2026: A new paradigm in Cybersecurity – What companies and security teams should prepare for
In recent years, we have been deliberately monitoring and collecting cybersecurity forecasts—not merely out of analytical curiosity, but because these predictions are increasingly turning into tangible business and technological realities. Year after year, we compare the insights of leading industry analysts with our own experience, as well as with the forecasts of vendors we work closely with on day-to-day security projects.
Our approach intentionally combines multiple perspectives:
on the one hand, the visions of technology vendors who have first-hand visibility into evolving threat patterns; on the other, the objective assessments of independent analysts and research institutions; and finally, our practical experience gained in real enterprise environments. Together, these perspectives provide a picture that goes beyond marketing messages and offers genuinely actionable guidance.
In this sense, 2026 will not simply be another year on the cybersecurity timeline, but a turning point—one where technological progress, particularly the rise of artificial intelligence, and the growing maturity of attacker techniques jointly force a fundamental rethinking of security strategies. Below, I summarize the most important forecasts for 2026 and explain how we interpret them at strategic, business, and operational levels.
1. Artificial Intelligence as the primary force in attack and defense
All relevant forecasts for 2026 fully agree on one point:
artificial intelligence will no longer be a “supporting tool,” but the central driving force of cybersecurity.
On the attacker side, AI will:
- automate reconnaissance and target selection,
- accelerate vulnerability exploitation,
- enable scalable attack campaigns that require minimal human intervention.
On the defensive side, AI will no longer be limited to alert prioritization. It is increasingly appearing as an autonomous decision-making component: capable of recognizing behavioral patterns, placing anomalies into context, and, where appropriate, executing automated response actions.
What does this mean in practice?
- Traditional, rule-based defenses will no longer be sufficient on their own.
- Organizations must prepare for AI-driven attacks with AI-driven defenses.
- The use of AI must be addressed from governance, audit, and risk management perspectives—not merely as a technological issue.
2. The industrialization and acceleration of cyberattacks
According to forecasts for 2026, the greatest challenge will not be the emergence of entirely new attack types, but the industrial-scale evolution of existing techniques.
Attacks will become:
- faster,
- cheaper,
- more automated,
- and far more easily scalable.
Ransomware, identity-based attacks, and supply chain compromises will remain dominant, but with AI support they will be able to cause significant business damage in much shorter timeframes.
What does this mean in practice?
- The “we’ll react in time” mindset will no longer work.

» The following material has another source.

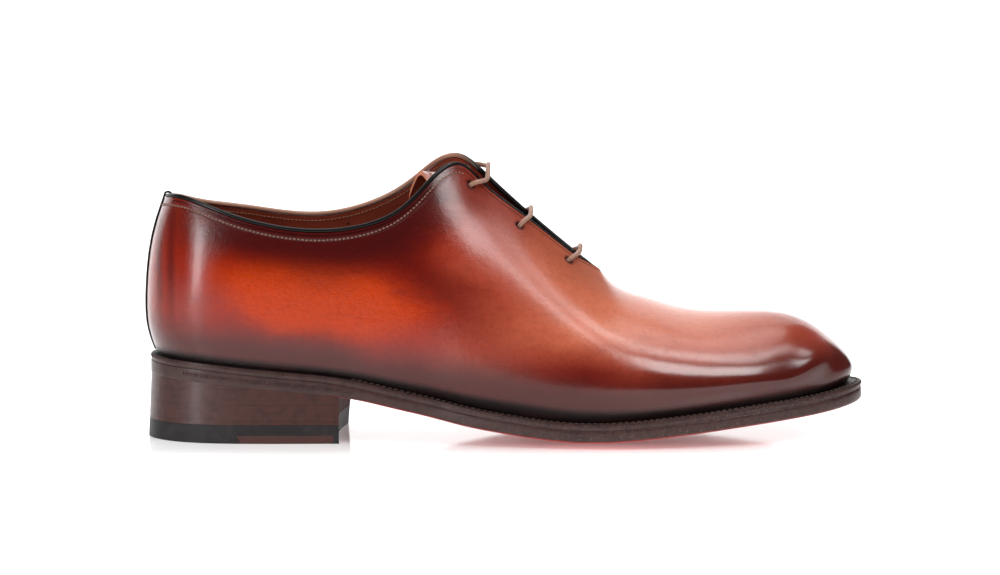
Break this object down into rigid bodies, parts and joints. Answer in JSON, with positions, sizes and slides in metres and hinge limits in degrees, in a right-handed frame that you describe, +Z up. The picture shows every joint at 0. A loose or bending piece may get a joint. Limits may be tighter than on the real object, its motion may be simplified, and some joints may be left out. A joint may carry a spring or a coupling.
{
  "type": "whole cut oxford shoe",
  "caption": "Men's dress shoe with a one-piece leather upper, closed lacing over three pairs of holes, welted leather sole and stacked heel.",
  "frame": {"origin": "on the floor, at the middle of the heel's flat underside, 30 mm ahead of the back of the sole", "axes": "+X to the toe, +Y to the big toe's side, +Z up from the floor"},
  "size_m": [0.3037, 0.1044, 0.1187],
  "materials": {
    "upper_leather": "burnished, glossy",
    "black_piping": "satin",
    "tongue_leather": "satin",
    "insole_leather": "matte",
    "welt_leather": "satin",
    "sole_leather": "satin edge, painted underside",
    "heel_leather": "satin",
    "lift_rubber": "matte",
    "lift_leather": "satin",
    "lace_cotton": "waxed"
  },
  "bodies": {
    "root": {"upper": "upper_leather", "topline_binding": "black_piping", "back_strip": "black_piping", "tongue": "tongue_leather", "insole": "insole_leather", "welt": "welt_leather", "outsole": "sole_leather", "heel_stack": "heel_leather", "top_lift": "lift_rubber", "top_lift_insert": "lift_leather", "lace": "lace_cotton"}
  },
  "joints": []
}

- Vulnerability management, patching, and configuration validation must be continuous and automated.
- The security of suppliers and partners becomes a strategic issue—not merely a procurement or legal concern.
3. Cybersecurity becomes a definitive business and executive issue
The growth of market size and investment volumes sends a clear message:
cybersecurity is no longer an IT problem, but a business risk factor.

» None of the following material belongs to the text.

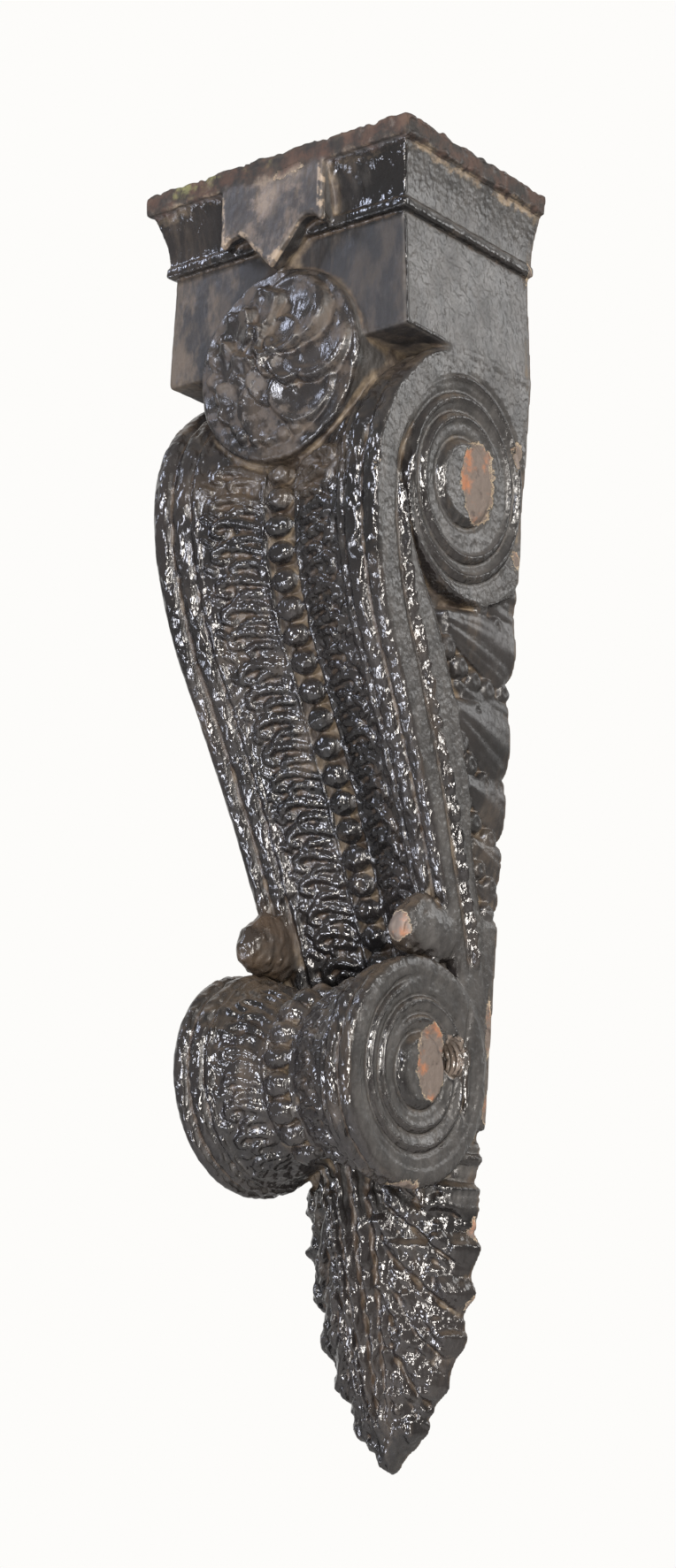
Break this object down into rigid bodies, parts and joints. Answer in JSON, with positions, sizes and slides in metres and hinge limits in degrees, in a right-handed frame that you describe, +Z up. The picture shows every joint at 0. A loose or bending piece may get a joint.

By 2026, executive expectations will also shift:
- Leaders will no longer ask which tools are deployed, but which business risks are being reduced—and to what extent.

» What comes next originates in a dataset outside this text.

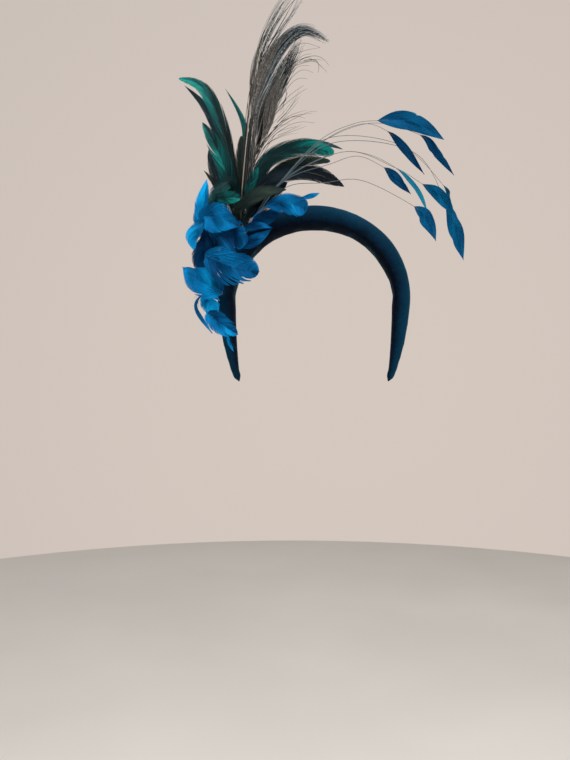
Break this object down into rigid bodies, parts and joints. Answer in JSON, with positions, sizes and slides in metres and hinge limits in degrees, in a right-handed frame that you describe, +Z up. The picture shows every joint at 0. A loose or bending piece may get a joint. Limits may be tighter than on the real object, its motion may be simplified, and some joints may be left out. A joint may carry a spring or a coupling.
{
  "type": "fascinator",
  "caption": "Padded velvet halo headband with a spray of azure goose petals, iridescent coque feathers, peacock herl plumes and stripped quills with leaf tips on one side.",
  "frame": {"origin": "inner top of the padded band, where it sits on the crown of the head, halfway through the band front to back", "axes": "+Z up out of the head, -Y the way the wearer faces, -X the wearer's right, where the feathers are mounted"},
  "size_m": [0.2872, 0.0957, 0.4009],
  "materials": {
    "velvet": "short-pile cotton velvet, petrol blue, pale sheen at the rim",
    "goose_blue": "dyed goose feather, bright azure, satin",
    "coque_green": "dyed coque feather, teal green, iridescent",
    "coque_black": "coque feather, blue-black, glossy",
    "coque_olive": "coque feather, olive green, satin",
    "peacock_herl": "dyed peacock herl, grey green, pale quill",
    "stripped_quill": "stripped goose quill, grey brown, with a dyed blue leaf tip"
  },
  "bodies": {
    "root": {"padded_band": "velvet", "goose_petal_upright": "goose_blue", "goose_petal_small_left": "goose_blue", "goose_petal_behind": "goose_blue", "goose_petal_top": "goose_blue", "goose_petal_middle": "goose_blue", "goose_petal_curled": "goose_blue", "goose_petal_fold": "goose_blue", "goose_petal_large": "goose_blue", "goose_petal_outer": "goose_blue", "goose_petal_bright": "goose_blue", "goose_biot_loop": "goose_blue", "goose_biot_hanging": "goose_blue", "goose_petal_low": "goose_blue", "goose_biot_low": "goose_blue", "goose_petal_front_top": "goose_blue", "goose_petal_front_dark": "goose_blue", "goose_finger_upper": "goose_blue", "goose_finger_lower": "goose_blue", "coque_left_tall": "coque_green", "coque_left_dark": "coque_black", "coque_left_wide": "coque_green", "coque_left_downy": "coque_black", "coque_sickle": "coque_green", "coque_short_round": "coque_olive", "coque_short_thin": "coque_olive", "coque_front_green": "coque_green", "coque_front_lobe": "coque_green", "coque_right_long": "coque_green", "coque_right_back": "coque_black", "coque_right_under": "coque_olive", "coque_right_black": "coque_black", "coque_crossed_barb": "coque_green", "coque_low_black": "coque_black", "coque_olive_leaf": "coque_olive", "peacock_plume_tall": "peacock_herl", "peacock_plume_short": "peacock_herl", "quill_stem_top": "stripped_quill", "quill_stem_upper": "stripped_quill", "quill_stem_far": "stripped_quill", "quill_stem_inner": "stripped_quill", "quill_stem_teal": "stripped_quill", "quill_stem_low": "stripped_quill", "quill_stem_right": "stripped_quill", "quill_stem_edge_on": "stripped_quill", "quill_stem_long": "stripped_quill", "quill_stem_sprig": "stripped_quill"}
  },
  "joints": []
}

- The role of the CISO will increasingly become strategic and business-focused, while cyber risk appears at board level as a measurable decision factor.
What does this mean in practice?
- Security metrics must be understandable at business and executive levels.
- Risk-based decisions will take precedence over compliance-driven checklists.
- The return on investment (ROI) and risk-reduction impact of security investments will need to be quantified more frequently.
4. Zero Trust and identity: The new center of defense
Most forecasts agree that by 2026, identity will become the most critical attack surface.
Users, administrators, machine identities, and API keys alike will be targeted.
In this environment, the Zero Trust approach is no longer a strategic vision, but an operational principle:
- no implicit trust,
- continuous verification of every access request,
- dynamically changing privileges based on risk.
What does this mean in practice?
- Identity and access management (IAM, IGA, PAM) becomes a top priority.
- Network security alone is insufficient; identity becomes the first line of defense.
- Zero Trust is not a project, but an ongoing operating model.
Executive summary: what should we take into 2026?
2026 will not be about which technology is the “newest,” but about whether:
- we can keep pace with the speed of AI-driven threats,
- we can treat security as a business risk and decision-making factor,
- and we can build defense not as a collection of tools, but as an integrated operating system.
In 2026, cybersecurity will no longer be about reaction, but about foresight, automation, and strategic thinking. The organizations that succeed will be those that do not merely follow predictions, but are able to embed them into their own operations and decision-making processes.